Superintendent Mike Murphy said the R-XIII School District is evaluating its current crisis management plan to make sure everything continues to be done within its means to ensure safety of students in school.

Murphy said in the wake of the shooting tragedy in Newtown, Conn., in which a gunman broke into the school and killed 20 pupils and six adults before killing himself has prompted a review of St. Clair’s plan.

“We’re looking at our current crisis management plan and are evaluating the training district employees have received,” Murphy told The Missourian earlier this week. “As a district, we always do the best we can to be prepared for any kind of crisis, regardless of what it may be.”

The superintendent said the crisis plan traditionally is reviewed annually, but because of what happened at the elementary school in Connecticut, he and other district administrators want to make sure everything that can be done is being done.

“We’re looking at safety in all of our buildings,” Murphy said, adding he may even call for an audit dealing strictly with security measures at the high school, junior high, Edgar Murray and St. Clair Elementary.

He said the district may address the current policy that allows front doors at the junior and senior high schools to be unlocked during the school day.

“We’ll be looking at additional attempts to secure those facilities,” Murphy said. “And we’ll be looking at ways to improve our plan that wouldn’t be too costly.”

The high school also has several additional buildings it uses during the course of the day. Murphy said that will be reviewed, too.

He said, however, that he is “pleased” with what the district already has in place as far as security measures. Those include locked outside doors at both elementaries with a buzzer system allowing entry and a camera surveillance system throughout the district.

“But, we will continue to review all of our practices, including our drill structure,” he said. “We will continue to analyze all procedures we have in place.”

As part of the district’s security plan, Murphy said a crisis management team is in place. It includes administrators and teachers from each building as well as emergency responders such as police officers, firefighters and ambulance personnel. Some district employees have attended crisis training courses established through the Missouri Safe Schools and Colleges Conference.

“Obviously, we’ve had things in place before the Connecticut incident,” Murphy said. “But this tragedy has caused us to continue our element of focus of security and safety within the district.

“There is no way we ever will be able to truly ensure 100 percent safety,” he said, “but we work hard on providing a safe environment that also is a learning environment. That is becoming increasingly challenging.”
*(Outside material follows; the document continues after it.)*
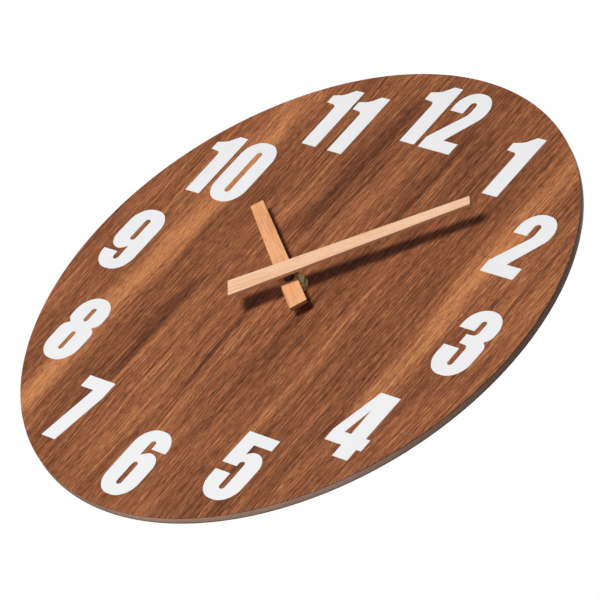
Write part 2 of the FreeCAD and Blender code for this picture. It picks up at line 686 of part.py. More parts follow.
def contact_lead(x_from, slit):
    """Strip along the battery wall, with a tab through the wall down to the board."""
    left = slit - LEAD_HALF
    right = slit + LEAD_HALF
    reach = WALL_HIGH + LEG_STEP
    strip = block(min(x_from, left), WALL_LOW - LEAD, LEAD_LOW, max(x_from, right), WALL_LOW, LEAD_HIGH)
    tab = block(left, WALL_LOW, LEAD_HIGH - LEAD, right, reach, LEAD_HIGH)
    leg = block(left, reach - LEAD, BOARD_HIGH, right, reach, LEAD_HIGH)
    return [strip, tab, leg]


def positive_contact():
    """Sprung brass plate at the battery's button."""
    plate = block(PLATE_IN, PLATE_BOTTOM, PLATE_LOW, PLATE_OUT, WALL_LOW, PLATE_HIGH)
    return joined(plate, *contact_lead(PLATE_OUT, POSITIVE_SLIT))


def negative_contact():
    """Brass plate with a bowed leaf that presses on the battery's flat end."""
    plate = block(-PLATE_OUT, PLATE_BOTTOM, PLATE_LOW, -PLATE_IN, WALL_LOW, PLATE_HIGH)
    start = V(LEAF_X, LEAF_Y, BATTERY_Z)
    along = V(0, 1, 0)
    bow = Part.makeCylinder(LEAF_R, LEAF_WIDTH, start, along)
    bow = bow.cut(Part.makeCylinder(LEAF_R - LEAF_THICK, LEAF_WIDTH, start, along))
    bow = bow.common(block(-PLATE_IN, -INNER, 0, 0, WALL_LOW, CASE_DEPTH))
    return joined(plate, bow, *contact_lead(-PLATE_OUT, NEGATIVE_SLIT))


def battery():
    """AA cell with its button towards +X."""
    axis = V(1, 0, 0)
    can = Part.makeCylinder(BATTERY_R, BATTERY_LENGTH, V(BATTERY_X, BATTERY_Y, BATTERY_Z), axis)
    can = can.makeFillet(0.5, [edge for edge in can.Edges if edge.Curve.TypeId == "Part::GeomCircle"])
    end = V(BATTERY_X + BATTERY_LENGTH, BATTERY_Y, BATTERY_Z)
    return joined(can, Part.makeCylinder(BUTTON_R, BUTTON, end, axis))


# ---------------------------------------------------------------- the assembly
def nodes():
    made = {
        "dial_rear_veneer": dial_layer(DIAL_BACK, DIAL_BACK + VENEER),
        "dial_core": dial_layer(DIAL_BACK + VENEER, DIAL_FRONT - VENEER),
        "dial_front_veneer": dial_layer(DIAL_FRONT - VENEER, DIAL_FRONT),
        "hour_hand": hour_hand(),
        "hour_hand_bush": hour_hand_bush(),
        "minute_hand": minute_hand(),
        "minute_hand_bush": minute_hand_bush(),
        "fixing_nut": fixing_nut(),
        "washer": washer(),
        "rubber_gasket": rubber_gasket(),
        "threaded_stem": threaded_stem(),
        "wall_hanger": wall_hanger(),
        "front_case": front_case(),
        "rear_cover": rear_cover(),
        "train_bridge": train_bridge(),
        "minute_arbor": minute_arbor(),
        "centre_wheel": centre_wheel(),
        "clutch_spring": clutch_spring(),
        "hour_wheel": hour_wheel(),
        "setting_wheel": setting_wheel(),
        "setting_knob": setting_knob(),
        "third_wheel": third_wheel(),
        "second_wheel": second_wheel(),
        "intermediate_wheel": intermediate_wheel(),
        "rotor_pinion": rotor_pinion(),
        "rotor_magnet": rotor_magnet(),
        "stator": stator(),
        "coil_core": coil_core(),
        "coil_bobbin": coil_bobbin(),
        "coil_winding": coil_winding(),
        "circuit_board": circuit_board(),
        "circuit_chip": circuit_chip(),
        "quartz_crystal": quartz_crystal(),
        "battery": battery(),
        "positive_contact": positive_contact(),
        "negative_contact": negative_contact(),
    }
    for number in range(1, 13):
        made["numeral_%d" % number] = numeral(number)
    return made


os.makedirs("parts", exist_ok=True)
for node_name, node_shape in nodes().items():
    save(node_name, node_shape)
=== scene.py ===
import json
import math

import bmesh
import bpy
from mathutils import Matrix, Vector


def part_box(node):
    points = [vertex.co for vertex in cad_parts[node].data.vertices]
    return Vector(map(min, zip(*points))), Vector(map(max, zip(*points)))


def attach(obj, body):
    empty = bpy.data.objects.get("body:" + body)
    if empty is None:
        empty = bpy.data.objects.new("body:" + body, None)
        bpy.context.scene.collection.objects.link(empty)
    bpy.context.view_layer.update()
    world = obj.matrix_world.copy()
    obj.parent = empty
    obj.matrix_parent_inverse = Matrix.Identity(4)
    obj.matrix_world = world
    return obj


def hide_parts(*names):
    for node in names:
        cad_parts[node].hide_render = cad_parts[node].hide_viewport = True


# A round walnut wall clock: veneered dial, white numerals, two pale wooden hands and a
# battery movement on the back. The dial faces -Y, 12 o'clock is +Z, and all sizes are metres.

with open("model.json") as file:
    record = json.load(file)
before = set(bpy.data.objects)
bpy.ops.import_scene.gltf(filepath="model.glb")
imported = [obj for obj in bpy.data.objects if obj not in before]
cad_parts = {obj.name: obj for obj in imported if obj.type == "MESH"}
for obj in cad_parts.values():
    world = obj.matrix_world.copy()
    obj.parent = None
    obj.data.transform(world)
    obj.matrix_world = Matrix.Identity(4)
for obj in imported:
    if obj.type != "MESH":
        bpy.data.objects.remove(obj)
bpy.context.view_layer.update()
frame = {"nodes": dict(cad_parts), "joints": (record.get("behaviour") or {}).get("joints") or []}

MM = 0.001
AXIS_X = Vector((1, 0, 0))
AXIS_Y = Vector((0, 1, 0))
PIVOT = Vector(next(j["pos_m"] for j in frame["joints"] if j["name"] == "minute_turn"))
KNOB = Vector(next(j["pos_m"] for j in frame["joints"] if j["name"] == "setting_turn"))
FACE_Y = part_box("dial_front_veneer")[0].y
DIAL_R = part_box("dial_core")[1].x
FACE = Vector((PIVOT.x, FACE_Y, PIVOT.z))
CASE_HALF = (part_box("front_case")[1].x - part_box("front_case")[0].x) / 2

# Clock angles of the hands, clockwise from 12.
HOUR_ANGLE = math.radians(302.5)
MINUTE_ANGLE = math.radians(45.7)

# Where an eased edge starts and ends: holes and corners of the nodes that are copied.
HOUR_BUSH_HOLE = 3.2 * MM
CASE_CORNER = 1.05 * MM
KNOB_RECESS_R = 5.8 * MM
NEAR = 0.2 * MM

# Edges sharper than EASED are rounded, and edges sharper than CREASE stay crisp in shading.
EASED = math.radians(40.0)
CREASE = math.radians(30.0)
WELD = 1.0e-6

# A level face has at least this area, and no neighbour of this share of it that turns gently away.
LEVEL_AREA = 2.0e-6
LEVEL_SHARE = 0.3
GENTLE_TURN = (0.003, 0.52)


# ---------------------------------------------------------------- camera, light and floor
def add_camera():
    """Long lens, well to the right of the clock and below it, rolled to the left."""
    place = FACE + Vector((1.5948, -1.3077, -0.8284))
    aim = FACE + Vector((0.00907, 0.0, -0.00607))
    roll = math.radians(42.0)
    data = bpy.data.cameras.new("camera")
    data.lens = 273.5
    data.sensor_width = 36.0
    camera = bpy.data.objects.new("camera", data)
    bpy.context.scene.collection.objects.link(camera)
    look = (aim - place).to_track_quat("-Z", "Y").to_matrix().to_4x4()
    camera.matrix_world = Matrix.Translation(place) @ look @ Matrix.Rotation(roll, 4, "Z")
    bpy.context.scene.camera = camera


def add_area(name, place, aim, size, power, colour=(1.0, 1.0, 1.0)):
    """Round softbox at a place, pointed at a point."""
    data = bpy.data.lights.new(name, "AREA")
    data.shape = "DISK"
    data.size = size
    data.energy = power
    data.color = colour
    light = bpy.data.objects.new(name, data)
    light.rotation_mode = "QUATERNION"
    light.rotation_quaternion = (Vector(aim) - Vector(place)).to_track_quat("-Z", "Y")
    light.location = place
    bpy.context.scene.collection.objects.link(light)


def add_light():
    """Softbox a little below the dial's normal, bounces from below and above, and a rear fill.

    The white surround is bright to the camera, fair in reflections and faint as light.
    """
    add_area("key", FACE + Vector((-0.07, -2.39, -0.41)), FACE, 0.74, 53.6, (1.0, 0.985, 0.97))
    add_area("low_bounce", FACE + Vector((0.51, 0.94, -0.97)), FACE, 0.9, 5.4)
    add_area("top_bounce", FACE + Vector((0.35, 0.55, 1.5)), FACE, 0.9, 4.0)
    add_area("rear_fill", FACE + Vector((-0.9, 2.0, 1.1)), FACE, 1.2, 48.0)
    bpy.context.scene.view_settings.view_transform = "Standard"
    world = bpy.data.worlds.new("surround")
    bpy.context.scene.world = world
    world.use_nodes = True
    nodes, links = world.node_tree.nodes, world.node_tree.links
    nodes.clear()
    path = nodes.new("ShaderNodeLightPath")
    shown = background(nodes, (0.78, 1.0, 1.22), 0.030)
    for ray, strength in (("Is Glossy Ray", 0.30), ("Is Camera Ray", 1.0)):
        mix = nodes.new("ShaderNodeMixShader")
        links.new(path.outputs[ray], mix.inputs["Fac"])
        links.new(shown, mix.inputs[1])
        links.new(background(nodes, (1.0, 1.0, 1.0), strength), mix.inputs[2])
        shown = mix.outputs["Shader"]
    links.new(shown, nodes.new("ShaderNodeOutputWorld").inputs["Surface"])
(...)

The district’s crisis management plan contains sections on responding to emergencies, checklists, reporting incidents, precautions, responding to incidents, evacuation procedures and lockdown procedures. Information also is included on how to deal with specific crises, such as a kidnapping or shooting, bomb threats or hazardous leaks and fires, earthquakes and severe storms.

Specific details of the plan cannot be released because of security reasons.


Toward the end of the 2011-2012 academic year, Lonedell School Principal Jen Ulrich updated the school’s safety plan in an attempt to better communicate with all parties that would be involved in case some kind of emergency occurred.

“I just thought it was time to do it,” Ulrich told The Missourian at the time. “One of the ultimate goals with this is to make sure what everyone needs to know ahead of time if something happens. We want to make sure everyone involved is better informed.”

The plan would be put into effect during any kind of emergency. When she presented the plan to school board members, she directed them through a power point presentation to provide details.

Emergency responders have copies of the plan as do certain district employees.

“We just want to make sure we continue to have a good plan in place,” Ulrich said. “We want to make sure any updated information is given to the authorities.”

As far as some of the building updates that have taken place, all doors and windows have numbers posted on them, including on the outside, so emergency responders know exactly where to go if needed. To assist in that effort, inside hallways are color-coded.

“That way, if we say there’s a fire in the red hallway near whatever door number, everyone will know exactly where we’re talking about,” the principal said. “Information also will include where shutoff valves are and any other important information.”

Superintendent Fred VanBibber and Ulrich were not available to comment if any additional items have been checked or done since the Connecticit school tragedy occurred.